A majority of Americans don’t want to give imprisoned felons the right to vote

A majority of Americans are against giving imprisoned felons the right to vote, according to a new poll — despite ongoing conversations among 2020 Democrats about expanding enfranchisement to include all Americans.

In a poll released by the Hill and Harris X Thursday, 69 percent of registered voters said people who are incarcerated for a felony should not vote. That went up to 89 percent for individuals serving time for terrorism-related crimes.

This could be an alarming note for Sen. Bernie Sanders, who has proposed expanding voting rights to imprisoned felons while campaigning for president, and other 2020 Democratic candidates who have not gone as far Sanders has but have also discussed expanding the franchise, at least to individuals incarcerated for nonviolent offenses.

One of the poll’s notable findings is that while Republicans were more likely to be against allowing imprisoned felons to vote than Democrats — 85 percent and 61 percent, respectively — a majority of both party members were still against the idea.

That could pose a problem for 2020 Democrats who are interested in discussing disenfranchisement — or could just reflect the relative nascence of the conversation. Though multiple politicians have been discussing voting rights for some time, Sanders brought the issue to the spotlight following his April 23 virtual town hall with CNN.

In the days since, both Sens. Kamala Harris (D-CA) and Elizabeth Warren (D-MA) said they were open to the idea of allowing all imprisoned felons to vote, while former Rep. Beto O’Rourke (D-TX) and former Housing and Urban Development Secretary Julián Castro said they’d allow nonviolent felons vote.

But not everyone’s on board: South Bend, Indiana, Mayor Pete Buttigieg flat-out turned down the idea, saying that losing rights is part of the punishment. Republicans such as Sen. Lindsey Graham (R-SC) did not shy away from slamming Sanders, characterizing the idea as allowing “rapists, murderers, and terrorists to vote from prison.”

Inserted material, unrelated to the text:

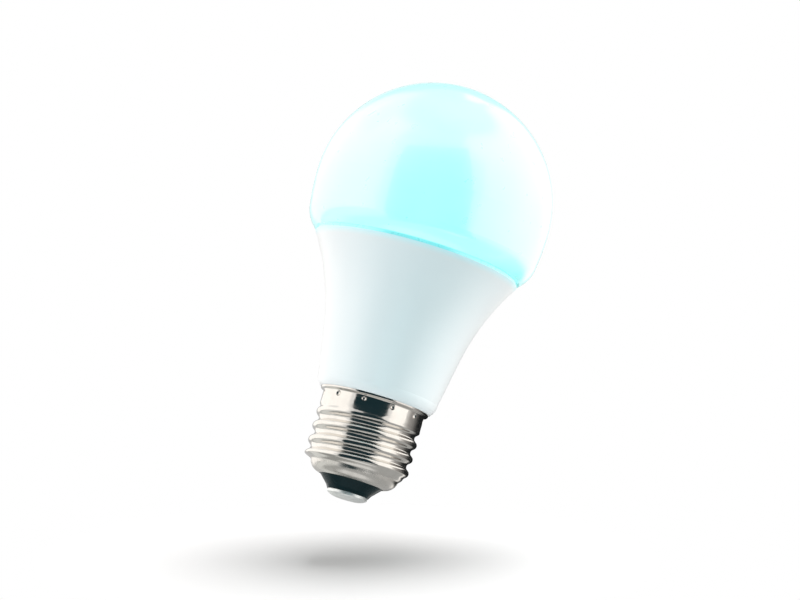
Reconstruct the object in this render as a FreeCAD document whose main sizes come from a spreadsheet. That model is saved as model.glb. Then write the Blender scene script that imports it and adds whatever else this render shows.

So far, only Maine and Vermont allow incarcerated people to vote. Sanders’s proposition could expand that to the entire nation.

Racial groups most affected by the criminal justice system are more likely to support felon enfranchisement

The poll also found a stark racial disparity in the results, mirroring the racial disparity among who’s most affected by the US criminal justice system.

White and Asian American voters were more likely to be against allowing incarcerated felons to vote, 74 percent and 82 percent respectively, while only 43 percent of black or African American voters were against the idea. Sixty-six percent of Hispanics thought felons should not be allowed to vote. Younger people were also more likely to agree with the idea of supporting felons’ rights to vote. While only 46 percent of Gen-Z-ers thought felons shouldn’t vote, an overwhelming 82 percent of baby boomers supported voter disenfranchisement for felons.

The Sentencing Project reported that African Americans are incarcerated at 5.1 times the rate of white people. While the racial composition of the general population is 62 percent white, 13 percent black, and 17 percent Hispanic, the overall state prisoner population is 35 percent white, 38 percent black, and 21 percent Hispanic, according to the Bureau of Justice Statistics in 2014. That disparity, in turn, means that black Americans are more likely to have lost their right to vote because of incarceration.

“When we look at the history of why our country has banned incarcerated people from voting, we must understand that the efforts to rob citizens of their voting rights was a legacy of slavery and continuing racist attitudes post-Jim Crow,” Sanders wrote in a USA Today op-ed.

Sanders went further than many other candidates interested in addressing the racial disparities in the criminal justice system, however, saying that even “terrible people” like the Boston Marathon bomber, who has been convicted on terrorism charges, should be allowed to vote.

That’s prompted plenty of criticism. Fellow 2020 candidate Sen. Cory Booker (D-NJ) said the debate was “frustrating” because the priority should be reducing mass incarceration.

“If Bernie Sanders wants to get involved in a conversation about whether Dylann Roof [who killed nine people at a predominantly black church in South Carolina] and the marathon bomber should have the right to vote, my focus is liberating black and brown people and low-income people from prison,” he said in a Tuesday interview with PBS.

With overwhelming opposition to providing felons with voting rights, Sanders may have picked a hard battle to win. But the poll also shows there are real divides among Americans over whether incarcerated people should vote — and some of the communities most affected by the issue might be more receptive to his proposal than others.